Discussion in 'Fraggle Rock' started by GelflingWaldo, May 13, 2008.

  1. frogboy4

    frogboy4 Inactive Member

    I know, right. I'm all for racy muppetiness, but it's sad that it takes precedence over the world-peace-centric fraggle gang. Fraggle Rock is actually the movie that should have come out about 8 years ago. :coy: People needed to hear its message even more back then.

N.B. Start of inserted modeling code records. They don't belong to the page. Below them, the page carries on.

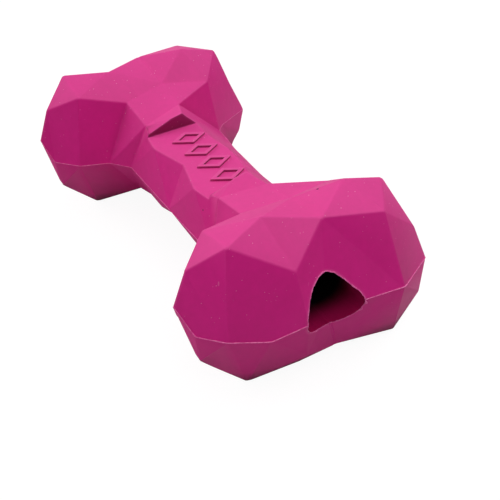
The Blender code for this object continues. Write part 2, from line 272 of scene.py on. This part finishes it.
def bare_pink(tree, place):
    """The bare rubber: two pinks that drift into each other, finely mottled."""
    flow = add_node(tree, "ShaderNodeTexNoise", {
        "Vector": place, "Scale": 1 / FLOW_SIZE, "Detail": 3.0, "Roughness": 0.55,
    })
    mottle = add_node(tree, "ShaderNodeTexNoise", {
        "Vector": place, "Scale": 1 / MOTTLE_SIZE, "Detail": 4.0, "Roughness": 0.65,
    })
    both = reckon(tree, "ADD", flow.outputs["Fac"], mottle.outputs["Fac"])
    return layer(tree, ramp(tree, both, DRIFT), linear(RUBBER_DEEP), linear(RUBBER_PINK))


def add_dust_film_and_painted_sheen(tree, colour, facing):
    """Dust on the facets that look up, and a painted sheen of the light from above on them."""
    film_and_sheen = ramp(tree, facing["Z"], DUST_FILM_AND_PAINTED_SHEEN_FACING, DUST_FILM_AND_PAINTED_SHEEN)
    return layer(tree, film_and_sheen, colour, linear(DUST_AND_SHEEN_PINK))


def add_painted_shade_in_hollows(tree, colour, facing):
    """Painted shade on the walls of hollows, where most rays from the face soon meet the toy."""
    hollow = ramp(tree, free_rays(tree, HOLLOW_REACH), HOLLOW_OPEN, HOLLOW_SHADE_STRENGTH)
    wall = ramp(tree, facing["Z"], HOLLOW_FACING)
    return layer(tree, reckon(tree, "MULTIPLY", hollow, wall), colour, linear(PAINTED_SHADE))


def add_rubbed_and_highlit_edges(tree, colour):
    """Pale edges, partly rubbed and partly a painted highlight. Rays sent inwards from a point
    soon come out again beside a fold that stands out, and never on a flat or in a valley,
    so they tell how near such a fold is."""
    pale_edge = ramp(tree, free_rays(tree, PALE_EDGE_REACH, inside=True), PALE_EDGE_OPEN, PALE_EDGE_STRENGTH)
    return layer(tree, pale_edge, colour, linear(RUBBED_AND_HIGHLIT_PINK))


def add_painted_shade_on_end_walls(tree, colour, place, facing):
    """Painted shade on the two end walls of the panel, which look along the toy."""
    lengthways = reckon(tree, "ABSOLUTE", facing["Y"])
    wall = ramp(tree, lengthways, END_WALL_FACING, END_WALL_SHADE_STRENGTH)
    for middle in END_WALLS:
        here = reckon(tree, "MULTIPLY", spot(tree, place, middle, END_WALL_SIZE), wall)
        colour = layer(tree, here, colour, linear(PAINTED_SHADE))
    return colour


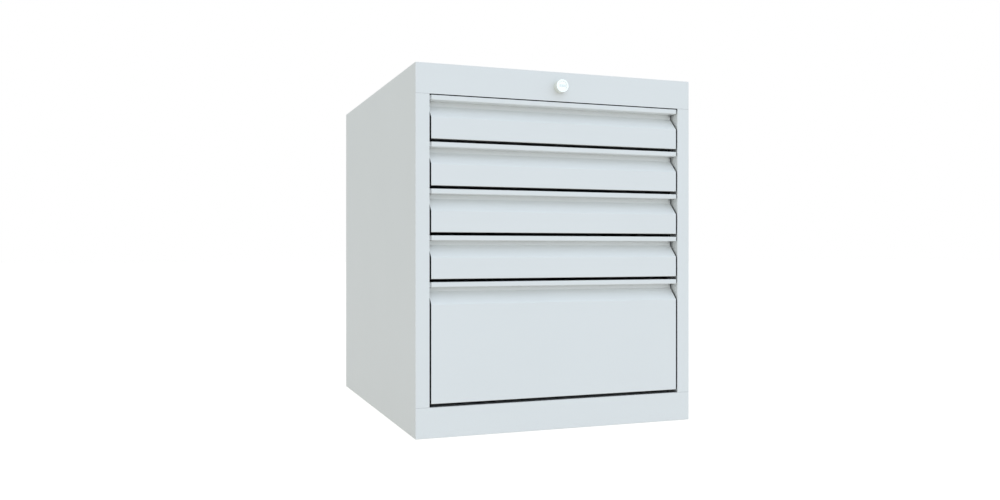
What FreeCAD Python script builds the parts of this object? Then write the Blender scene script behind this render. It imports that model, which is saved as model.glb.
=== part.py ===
import FreeCAD, Part
import math
import os
from types import SimpleNamespace
import Sketcher

# Microscope slide cabinet: a folded sheet steel casing with four shallow
# drawers over one deep drawer, on ball bearing runners, locked together by
# one upright bar behind the drawers.
#
# X is the width, -Y the front, +Z up. The origin is the middle of the
# casing's footprint, on the floor. Lengths are in millimetres.

# Driving dimensions

SIZES = {
    # Casing
    "cabinet_width": 500,
    "cabinet_depth": 600,
    "base_rail_height": 49,
    "foot_gap": 1,
    "top_rail_height": 49,
    "head_gap": 1,
    "deep_pitch": 200,
    "shallow_pitch": 75,
    "shallow_drawers": 4,
    "panel_sheet": 1,
    "stile_width": 23,
    "seam_gap": 0.2,
    "stile_return": 25,
    "flange_width": 20,
    "back_inset": 2,
    "upright_width": 30,
    "upright_sheet": 1.5,
    # Rivets of the back panel
    "rivet_shank_radius": 2,
    "rivet_head_radius": 4,
    "rivet_head_height": 1.2,
    "rivet_clearance": 0.1,
    "rivet_margin": 40,
    "side_rivets": 5,
    "edge_rivets": 3,
    # Drawer fronts
    "front_sheet": 1,
    "bend_radius": 0.2,
    "front_side_gap": 3,
    "front_head_gap": 0.6,
    "front_foot_gap": 4.5,
    "lip_height": 8,
    "grip_height": 7.5,
    "grip_depth": 20,
    # Drawer trays
    "tray_sheet": 0.8,
    "tray_back_gap": 49,
    "tray_floor_rise": 10,
    "tray_rim_drop": 1.7,
    "hem_height": 8,
    "lanes": 5,
    "divider_sheet": 0.8,
    "divider_height": 32,
    "divider_foot": 12,
    "divider_end_gap": 1,
    # Runners
    "rail_front_gap": 1,
    "rail_back_gap": 74,
    "rail_rise": 37.5,
    "rail_height": 45,
    "rail_thickness": 12.7,
    "rail_sheet": 1.2,
    "rail_tip_gap": 1.2,
    "rail_end_margin": 4,
    "running_gap": 0.3,
    "ball_diameter": 3,
    "cage_sheet": 0.6,
    "cage_end_gap": 130,
    "balls_in_row": 6,
    "hook_width": 4,
    "hook_height": 10,
    "hook_reach": 1.5,
    "hook_spread": 25,
    "hook_clearance": 0.3,
    # Lock
    "plug_radius": 7.5,
    "housing_wall": 1.95,
    "barrel_length": 25,
    "collar_overhang": 1.5,
    "collar_length": 12,
    "collar_chamfer": 0.5,
    "plug_inset": 0.4,
    "plug_tail": 3,
    "turning_clearance": 0.05,
    "key_slot_width": 9,
    "key_slot_height": 1.8,
    "key_slot_depth": 14,
    "key_mouth_side": 1,
    "key_mouth_rise": 0.7,
    "key_mouth_depth": 0.5,
    "nut_rim": 3,
    "nut_thickness": 4,
    "nut_clearance": 0.1,
    "shaft_radius": 3,
    "shaft_socket": 9,
    "bracket_sheet": 1.5,
    "bracket_width": 30,
    "bracket_foot": 22,
    "bracket_behind_tray": 4,
    # Crank, locking bar and guides
    "crank_bracket_gap": 2.5,
    "crank_throw": 10,
    "crank_plate": 3,
    "crank_hub_radius": 7,
    "crank_hub_length": 6,
    "crank_eye_radius": 5,
    "crank_pin_radius": 2.5,
    "crank_bar_gap": 3,
    "crank_pin_end": 2,
    "pin_slot_gap": 0.7,
    "bar_width": 24,
    "bar_sheet": 3,
    "bar_top_margin": 8,
    "bar_foot_margin": 10,
    "finger_width": 12,
    "finger_top_rise": 34,
    "finger_height": 14,
    "catch_sheet": 1.5,
    "catch_width": 16,
    "catch_bar_gap": 5,
    "catch_lip_height": 14,
    "catch_foot_height": 8,
    "catch_over_finger": 3,
    "catch_play": 0.5,
    "guide_sheet": 1.5,
    "guide_height": 20,
    "guide_below_slot": 15,
}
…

    I'm still bewildered about the lack of hope in all these fraggley-hearted folk. I guess there's more Boobers. I like Boober so I'll focus on that. Who knows what's up with this film? Only Weinstein and a few of his executives. I still see the chances of this getting made in positive 60/40 split and I'll remain in that holding pattern until hearing otherwise by somebody with some new news. :excited:
  2. Drtooth

    Drtooth Well-Known Member

    I gotta say, I thought it was a brilliant psychological character piece, but I would refrain from bringing any small children to see it, or buy them the video. It IS a pretty scary film. The thing that really gets me is that Lotso was so folksy and likable UNTIL you find his sick slave trade style motivations. It wasn't the usual cartoony villain who comes on evil and stays evil. I will say I'd be shocked if ANY kid wants to buy a Lotso after this (the talking ones will sit on shelves, mark my words). He may not exactly be Chuckie, but he is a pretty disturbing figure. Though, honestly, I'd buy the small bean bag (if I didn't want Dug the dog and Phineas, Ferb, and Perry a lot more).


    Okay... without getting too political. We seem to forget the climate of 8 years ago. Anyone who spoke peace or even reasonable logic against war was shut up, silence, ignored, called a traitor... etc. The "liberals" of Hollywood didn't even touch the Iraq war until it was more and more fashionable to talk against it. Like I say, the same people who gave the Oscar to The Hurt Locker are the same people who booed Michael Moore when he said what he said. People do not like movies telling them what to do. Morals IN movies are usually plastic stuff (i.e. follow your dreams) that Hollywood doesn't even want to have apply to them, but people pretend those are heart warming messages. People accept that.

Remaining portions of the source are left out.